I’m happy to be one of
God’s sheep in this sense, but here’s the thing. Such love as our Good Shepherd
has for us requires a response. We cannot, or at least we should not, simply accept
the love the Good Shepherd offers us without responding as He would have us
respond. The response to which we are called is to live as God’s sheep. That doesn’t mean be mindless followers of
some church leader, or of some book, or of some tradition, although much in the
history of the church might lead you to believe that that is what it means.

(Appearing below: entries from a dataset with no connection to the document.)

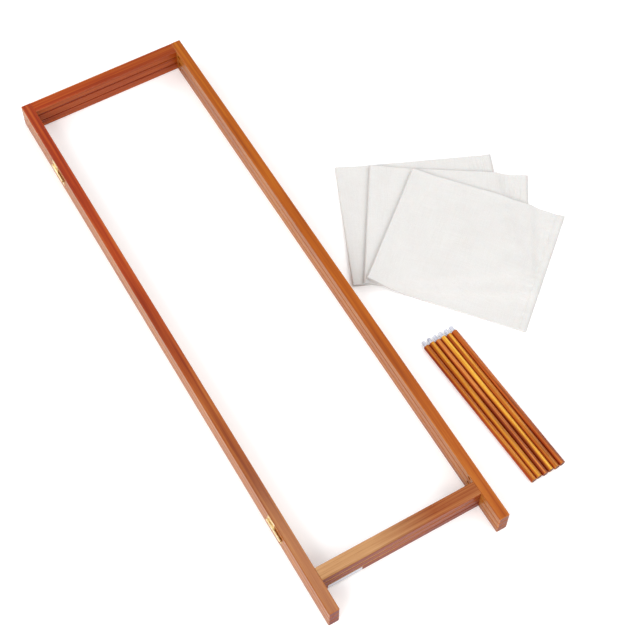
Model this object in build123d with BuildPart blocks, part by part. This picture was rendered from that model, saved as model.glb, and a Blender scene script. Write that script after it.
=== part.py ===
"""Three-panel folding screen, folded flat, with its six loose curtain rods and three folded cloths.

The screen lies on its back: X runs across it, Y from its feet to its head and Z up from the floor.
The origin is on the floor, in the middle of everything that lies there. All sizes are millimetres.
"""

from build123d import *
from math import cos, radians, sin
import os

# The panels: two upright stiles with a head rail and a foot rail dowelled between them
panel_width = 450
panel_height = 1544
stile_width = 26
stile_thickness = 22
head_rail_width = 32
foot_rail_width = 33
rail_thickness = 20
foot_length = 72
edge_radius = 2
end_chamfer = 1.5
panel_gap = 1

dowel_radius = 4
dowel_length = 30
dowel_spacing = 16
dowel_clearance = 0.02
dowel_hole_depth = 16

# Sockets for the rods: a wide one takes a rod's plain end, a narrow one its sprung tip
rod_level_above_foot = 119
rod_level_below_head = 47
rod_socket_radius = 7.8
rod_socket_depth = 14
tip_socket_radius = 5.2
tip_socket_depth = 16

# Lift-off hinges on the outer faces of the stiles
hinge_length = 60
hinge_above_foot = 230
hinge_below_head = 219
knuckle_radius = 3
knuckle_offset = 3.2
knuckle_gap = 0.3
leaf_thickness = 1.2
leaf_height = 20.5
leaf_corner_radius = 2
pin_radius = 1.5
pin_running_clearance = 0.05
pin_press_clearance = 0.01
pin_head_radius = 2.4
pin_head_height = 1.2
pin_end_recess = 0.8

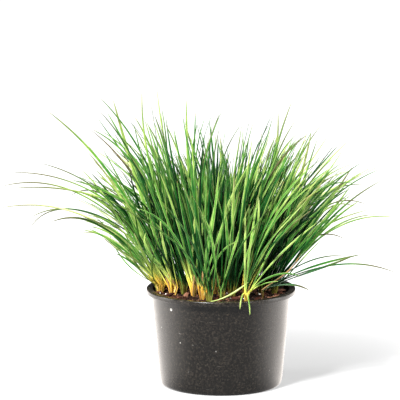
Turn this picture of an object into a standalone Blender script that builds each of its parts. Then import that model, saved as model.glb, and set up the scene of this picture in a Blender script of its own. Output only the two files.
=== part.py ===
"""A dwarf rush in a shallow nursery pot.

The pot is a thin turned shell with a flanged rim and drain holes. It is filled with potting mix, on which
stand the fans of the rush: each fan is one shoot, whose sword leaves grow side by side out of a short crown.
+Z is up, +X is to the right of the side that is looked at, and the origin is on the middle of the pot's foot.
"""

import math
from typing import NamedTuple

import bmesh
import bpy
import numpy as np
from mathutils import Vector
from mathutils.bvhtree import BVHTree

MM = 0.001
GAP = 0.3 * MM

# The pot
POT_HEIGHT = 108 * MM
RIM_RADIUS = 82.5 * MM
MOUTH_RADIUS = 75.5 * MM
WALL = 1.4 * MM
WALL_TAPER = math.radians(5)
LIP_DROP = 5 * MM
RIM_ROUND = 0.9 * MM
FOOT_ROUND = 5 * MM
FOOT_ROUND_POINTS = 3
POT_SIDES = 40
DRAIN_HOLES = 6
DRAIN_RADIUS = 5 * MM
DRAIN_CIRCLE = 46 * MM
DRAIN_SIDES = 10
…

Rather, it means that we should indeed live like people whom God the Good
Shepherd loves beyond measure, people of infinite worth for whom Christ made
the ultimate sacrifice. That means we should treat both ourselves and all other
people, indeed all of God’s creation, as creatures of infinite worth because we
all are the reason our Good Shepherd laid down His life. Living the Christian
life means treating others as Christ treats us, that is, as creatures of
infinite worth. It means being tender and forgiving, patient and accepting,
with and toward everyone, including ourselves and especially people we find
hard to love that way, because that is how God treats us. It means seeing
ourselves as part of the flock, that is, as part of God’s vast creation apart
and separate from which we cannot survive. It means knowing that we do not live
by and for ourselves but with and for God’s world. It means knowing that the
most fully human life is the life of the Good Shepherd, that is, a life of
self-fulfillment in self-giving love for the others of the flock. That is our
call as Christians.
So there are a couple of
sides of the image of us as God’s sheep. It means God cares for us infinitely,
but it also means that we are called to care for people and all of creation the
way God does. That’s far from easy of course, but God has never limited God’s
call to God’s people to things that are easy. We are cared for and we are called
to care. That’s one important way in which God is our shepherd and we are God’s
sheep.
And so let us indeed say
"Baa!" Let us indeed be God’s sheep. Because God loves us, God does
not want us to be "stupid, timid, defenseless, submissive, etc." That
isn’t what being God’s sheep means. Because God loves us we are called to be whole,
fully developed people in body, heart, spirit, and mind, that is, to be the
creatures God intends us to be. We are called to strive as we are able to treat
ourselves and everyone else as the Good Shepherd treats us. We aren’t, after
all, the sheep of just anyone. We are the sheep of the Good Shepherd. So let’s
be sheep. Let’s be really good sheep, OK?. Baa!. Amen.